The prominent rebel groups besides M23 include the Allied Democratic Forces (ADF) and the Cooperative for Development of the Congo (CODECO). ADF, the Uganda-based rebel group, has been operating since mid-1999 in eastern DRC and have pledged their allegiance to the Islamic State in 2019. CODECO claims they aim to protect the interests of the ethnic Lendu against the Hemas and the Congo army. Then there is Rwanda who the DRC accuses of supporting the Tutsi-led M23 group. In contrast, Rwanda claims the DRC supports the Hutu militias who carried out the Rwandan genocide in 1994 and fled to eastern DRC. Both countries deny the other’s allegations.
We also have the East African Community (EAC). In November 2022, the EAC deployed its troops in eastern DRC to stem the violence. The forces were from Kenya, South Sudan, Burundi and Uganda. However, since August, widespread protests have been ongoing demanding the withdrawal of the EAC and UN peacekeeping forces. Protesters accuse the regional and international forces of failing to address the insurgency. DRC President Felix Tshisekedi has demanded the EAC to leave the country by December 8.
Why has there been displacement?
First, ethnic intolerance and insurgency.

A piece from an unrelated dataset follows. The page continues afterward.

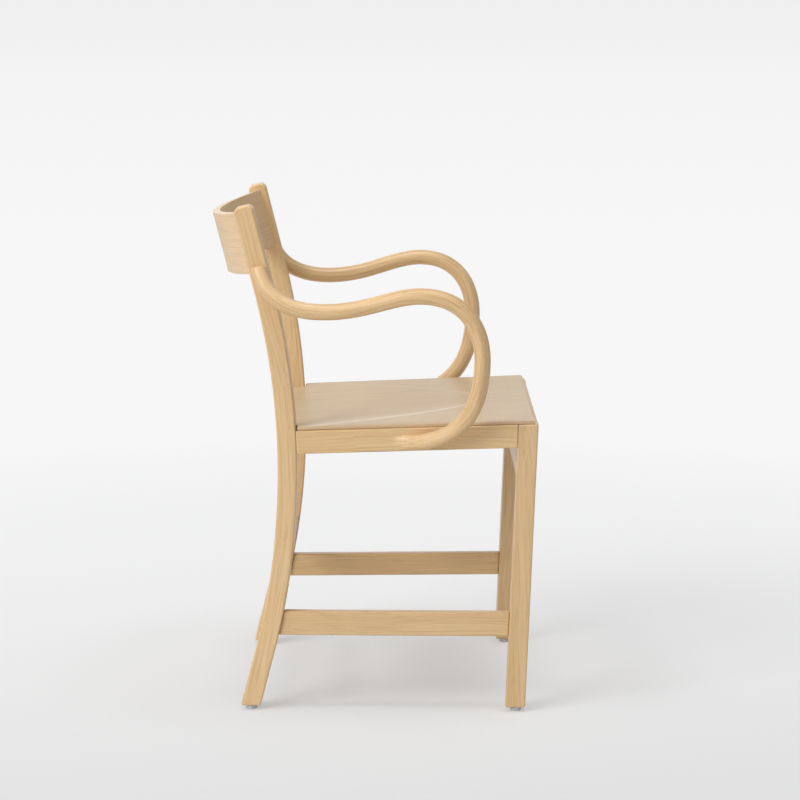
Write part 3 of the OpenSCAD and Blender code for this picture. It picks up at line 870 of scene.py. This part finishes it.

Following the Rwandan genocide, around two million Hutu refugees crossed Rwanda into North Kivu and South Kivu provinces of DRC. They organised ethnic militias in DRC fearing prosecution. Tensions intensified as Rwandan Tutsis organised militias against the Hutus who fled to the DRC. Subsequently, several ethnic and inter-ethnic groups who felt threatened started organising their militias against each other. The multiple rebel groups and several actors fighting in the region have carried out widespread killing, sexual violence and massive human rights atrocities.
Second, is the political uncertainty and lack of inclusive governance. President Felix Tsikedi came to power in 2019 through democratic elections. The country is to hold elections on December 20. However, the electoral commission has said that continuing insecurity in parts of the country would pose a challenge to a “free, democratic and transparent” vote. Meanwhile, the peripheries of DRC are ruled by numerous ethnic chiefdoms which are recognised by the government. The grievances of these peripheries are not met inclusively as struggles for representation, power, territory and resources are being ignored.
Third are regional tensions. The armed groups have been supported by the governments of Rwanda, Uganda, and Burundi at various points, acting as proxies for each country’s interests in the region. All of these have led to the fourth factor which is a humanitarian crisis. According to the Kivu Security Tractor, this year alone, 1,400 people were killed and over 600 attacks were reported in the region. According to the World Food Programme (WFP), the crisis has left more than 1.1 million people in need of food support across North Kivu, Ituri, and South Kivu. And finally, the feeble international response. International actors have failed to make a considerable effort to address the crisis. According to organisations such as WFP and the Norwegian Refugee Council, lack of funding is a major challenge in assisting Congolese people facing hunger, starvation and humanitarian crises.
The author is a researcher at National Institute of Advanced Studies, Bengaluru.
- The conflict in the DRC dates back to the 1990s when it went through two civil wars in 1996 and 1998.
- The prominent rebel groups besides M23 include the Allied Democratic Forces (ADF) and the Cooperative for Development of the Congo (CODECO).
- Following the Rwandan genocide, around two million Hutu refugees crossed Rwanda into North Kivu and South Kivu provinces of DRC.